Em 25.11.2025, o Ministério dos Transportes e a Agência Nacional de Transporte terrestres (ANTT) anunciaram, em evento em Brasília, a criação da Política Nacional de Concessões Ferroviárias e, simultaneamente, apresentaram a carteira de projetos da pasta para 2026. Segundo os dados oficiais, a programação prevê 21 leilões de infraestrutura, sendo 8 ferroviários e 13 rodoviários, com expectativa de aproximadamente R$ 288-290 bilhões em investimentos ao longo dos contratos. No eixo ferroviário, a carteira soma mais de 9 mil quilômetros de trilhos, com cerca de R$ 140 bilhões em investimentos diretos e potencial de até R$ 600 bilhões em aportes ao longo da vida das concessões.


A nova política ferroviária é apresentada como um conjunto de diretrizes para planejamento, governança, sustentabilidade e financiamento das concessões, funcionando como referência para decisões de renovação, relicitação e novos projetos. Entre os empreendimentos citados estão o Anel Ferroviário do Sudeste, a Ferrogrão (EF-170), a Malha Oeste e corredores da Malha Sul, além de projetos voltados ao transporte de passageiros em trechos hoje ociosos. Já no modal rodoviário, a carteira divulgada prevê 13 concessões federais, com estimativa de cerca de R$ 148 bilhões em investimentos, combinando novos trechos e contratos de otimização de concessões existentes, com inclusão de obras adicionais e ajustes de capacidade.

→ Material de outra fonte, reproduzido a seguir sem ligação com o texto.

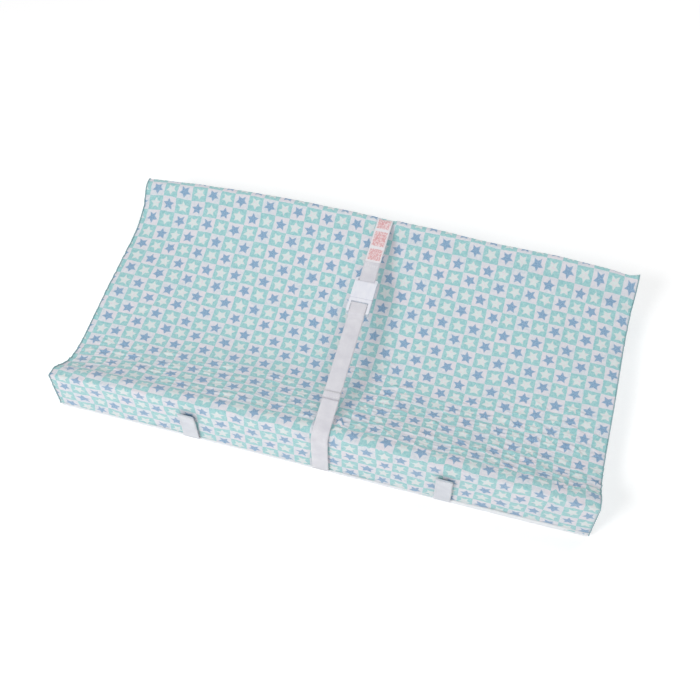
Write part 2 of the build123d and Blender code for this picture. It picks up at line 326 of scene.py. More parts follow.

Para empresas que atuam em concessões, infraestrutura de transportes e financiamento de longo prazo, o anúncio não altera, por si só, as condições regulatórias vigentes, mas oferece um sinal mais claro do pipeline público para 2026. A definição prévia dos projetos e dos volumes aproximados de investimento tende a orientar decisões de entrada em consórcios, estruturação de funding, planejamento de equipes de engenharia e organização de teses de investimento. Ao mesmo tempo, o detalhamento de cada modelagem ainda dependerá de editais e estudos específicos, bem como da atuação do TCU e das agências setoriais sobre premissas de demanda, matriz de riscos e mecanismos de reequilíbrio econômico-financeiro.